Hair/Fur is not a Pinnacle of EvolutionTo have fur is arguably a necessity for those creatures who cannot create clothes. Once humanity's ancestors stated fashioning artificial protection, we no longer needed fur. It wasn't a question of random happenstance.
Fur isn't a perfect solution. First, one can't take it off if it gets too hot - and heat exhaustion is a potential problem.
Second, it's a massive hygiene problem.
Have you ever seen cats, mice, chipmunks, dogs, etc, licking/grooming themselves? No, it's not that they think their own fur is tasty. It's hygiene - a constant effort, where they must dedicate a considerable amount of time and energy into removing parasites and creatures from hiding in their fur, potentially giving them diseases - often fatal ones.

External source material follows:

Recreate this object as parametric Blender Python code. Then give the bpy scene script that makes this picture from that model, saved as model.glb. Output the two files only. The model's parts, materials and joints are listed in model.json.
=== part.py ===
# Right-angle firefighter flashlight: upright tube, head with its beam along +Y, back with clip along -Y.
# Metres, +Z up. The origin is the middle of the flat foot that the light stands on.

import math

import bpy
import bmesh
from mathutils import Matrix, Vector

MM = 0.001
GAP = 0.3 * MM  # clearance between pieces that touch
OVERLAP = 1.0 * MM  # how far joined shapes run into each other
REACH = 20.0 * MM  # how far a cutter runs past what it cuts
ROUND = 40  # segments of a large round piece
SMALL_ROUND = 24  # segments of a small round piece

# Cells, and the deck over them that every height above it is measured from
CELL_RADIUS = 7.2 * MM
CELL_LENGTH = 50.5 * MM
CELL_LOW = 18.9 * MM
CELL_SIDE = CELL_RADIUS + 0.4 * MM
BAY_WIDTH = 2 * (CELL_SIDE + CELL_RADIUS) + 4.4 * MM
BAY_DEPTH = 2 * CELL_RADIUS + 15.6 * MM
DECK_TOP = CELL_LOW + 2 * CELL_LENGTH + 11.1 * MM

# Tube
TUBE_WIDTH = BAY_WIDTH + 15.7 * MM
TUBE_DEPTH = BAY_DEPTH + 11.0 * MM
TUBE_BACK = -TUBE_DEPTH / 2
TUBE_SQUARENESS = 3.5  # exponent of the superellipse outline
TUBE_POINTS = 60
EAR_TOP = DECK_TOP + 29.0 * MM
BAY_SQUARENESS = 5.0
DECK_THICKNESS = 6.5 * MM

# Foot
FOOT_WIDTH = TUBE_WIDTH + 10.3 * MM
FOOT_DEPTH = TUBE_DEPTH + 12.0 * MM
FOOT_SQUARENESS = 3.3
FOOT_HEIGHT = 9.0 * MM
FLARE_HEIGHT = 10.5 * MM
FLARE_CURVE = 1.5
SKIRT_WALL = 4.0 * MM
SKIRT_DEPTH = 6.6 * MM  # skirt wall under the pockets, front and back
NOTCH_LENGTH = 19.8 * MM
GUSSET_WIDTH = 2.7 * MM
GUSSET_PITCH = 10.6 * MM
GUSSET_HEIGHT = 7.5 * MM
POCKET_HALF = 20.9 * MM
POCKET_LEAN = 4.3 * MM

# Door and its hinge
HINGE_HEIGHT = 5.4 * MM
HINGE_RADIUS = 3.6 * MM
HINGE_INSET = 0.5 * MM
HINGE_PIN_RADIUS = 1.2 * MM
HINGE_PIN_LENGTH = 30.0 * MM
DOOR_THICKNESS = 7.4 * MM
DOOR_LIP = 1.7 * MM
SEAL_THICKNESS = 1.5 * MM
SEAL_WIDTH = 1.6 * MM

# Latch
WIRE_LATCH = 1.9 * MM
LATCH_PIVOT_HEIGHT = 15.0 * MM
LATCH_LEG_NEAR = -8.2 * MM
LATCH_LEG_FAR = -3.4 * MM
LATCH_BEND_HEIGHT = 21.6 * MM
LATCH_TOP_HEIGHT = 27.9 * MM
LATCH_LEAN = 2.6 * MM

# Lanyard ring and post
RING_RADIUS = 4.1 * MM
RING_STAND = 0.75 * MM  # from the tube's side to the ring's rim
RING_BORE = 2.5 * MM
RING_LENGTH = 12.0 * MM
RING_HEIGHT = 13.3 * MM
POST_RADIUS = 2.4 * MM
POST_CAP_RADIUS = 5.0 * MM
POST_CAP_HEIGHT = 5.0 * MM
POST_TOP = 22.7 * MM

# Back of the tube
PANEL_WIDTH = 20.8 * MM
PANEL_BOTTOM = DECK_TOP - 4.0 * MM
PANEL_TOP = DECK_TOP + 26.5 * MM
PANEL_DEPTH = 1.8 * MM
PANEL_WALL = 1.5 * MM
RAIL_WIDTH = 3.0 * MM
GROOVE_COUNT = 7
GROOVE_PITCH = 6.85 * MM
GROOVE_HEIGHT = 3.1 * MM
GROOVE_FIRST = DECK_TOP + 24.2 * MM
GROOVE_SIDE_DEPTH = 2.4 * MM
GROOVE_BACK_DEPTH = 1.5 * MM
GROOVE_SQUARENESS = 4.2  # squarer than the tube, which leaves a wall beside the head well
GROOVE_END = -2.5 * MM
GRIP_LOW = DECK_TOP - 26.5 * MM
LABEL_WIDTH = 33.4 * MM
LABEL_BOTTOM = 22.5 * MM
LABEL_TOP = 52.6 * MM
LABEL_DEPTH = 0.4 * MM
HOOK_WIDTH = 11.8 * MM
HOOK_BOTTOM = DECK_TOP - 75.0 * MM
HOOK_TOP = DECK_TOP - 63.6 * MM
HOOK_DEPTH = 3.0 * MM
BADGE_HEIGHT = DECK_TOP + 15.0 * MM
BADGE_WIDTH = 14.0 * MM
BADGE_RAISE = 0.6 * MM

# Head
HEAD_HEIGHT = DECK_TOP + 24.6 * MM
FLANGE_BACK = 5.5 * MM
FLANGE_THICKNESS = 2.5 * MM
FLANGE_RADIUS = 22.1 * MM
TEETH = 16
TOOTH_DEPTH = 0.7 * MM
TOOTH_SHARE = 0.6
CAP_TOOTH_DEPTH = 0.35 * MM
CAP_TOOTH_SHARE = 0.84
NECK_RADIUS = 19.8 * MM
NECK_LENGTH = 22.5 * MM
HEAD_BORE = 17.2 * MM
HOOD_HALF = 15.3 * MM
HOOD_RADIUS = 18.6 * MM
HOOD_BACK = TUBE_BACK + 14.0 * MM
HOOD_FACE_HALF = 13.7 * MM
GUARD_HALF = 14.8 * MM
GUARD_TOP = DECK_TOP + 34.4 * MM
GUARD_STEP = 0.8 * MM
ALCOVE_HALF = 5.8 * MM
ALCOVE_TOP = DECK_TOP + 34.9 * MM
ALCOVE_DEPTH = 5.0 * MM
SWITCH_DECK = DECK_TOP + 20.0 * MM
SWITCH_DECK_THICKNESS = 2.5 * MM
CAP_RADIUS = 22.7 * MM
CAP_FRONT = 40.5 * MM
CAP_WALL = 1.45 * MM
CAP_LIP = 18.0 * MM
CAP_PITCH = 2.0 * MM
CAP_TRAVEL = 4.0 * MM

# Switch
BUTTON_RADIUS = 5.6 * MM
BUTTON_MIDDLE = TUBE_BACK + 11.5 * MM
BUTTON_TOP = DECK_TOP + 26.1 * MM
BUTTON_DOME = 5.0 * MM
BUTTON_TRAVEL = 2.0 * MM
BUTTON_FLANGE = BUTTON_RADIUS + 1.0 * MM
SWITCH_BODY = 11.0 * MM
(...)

Let's put it this way - which is easier to clean, a smooth kitchen counter, or a nice thick rug? Having clear, smooth skin is much easier to clean/maintain than when it's covered with fur - and when we changed our biological environment where not having a fur coat didn't mean potentially freezing to death anymore, having fur actually became a detriment... where those who had fur were more likely to die from disease than those who didn't. Natural selection takes over, and disables that gene (which does sometimes get switched on in some people).
Plus, no more tick-eating.
So, no, fur is not a pinnacle of evolution that all creatures should have.
Once again, Simmons is using an example of evolution, that would actually confirm evolution, as a problem for evolution.
Unsupported NarrativeAs I mentioned before, the above narrative is something I made up... probably. I may have pieced together disparate facts I know, and it may mostly turn out to be true.
Here's the thing - that's all I need to do to shoot down Simmons' arguments. His approach of "casting doubt" on evolution by asserting straw man characterizations of what it'd necessarily produce if it were true, is so tenuous, that all I have to do is point out a possible alternative that works within evolutionary theory... and his argument is shot to hell, because it relies on his assertions being the only possible outcome.
While my narrative is unsupported, Simmons's ignorance does not refute, or even cast doubt, on evolution.
Again, he doesn't know how to refute scientific theories.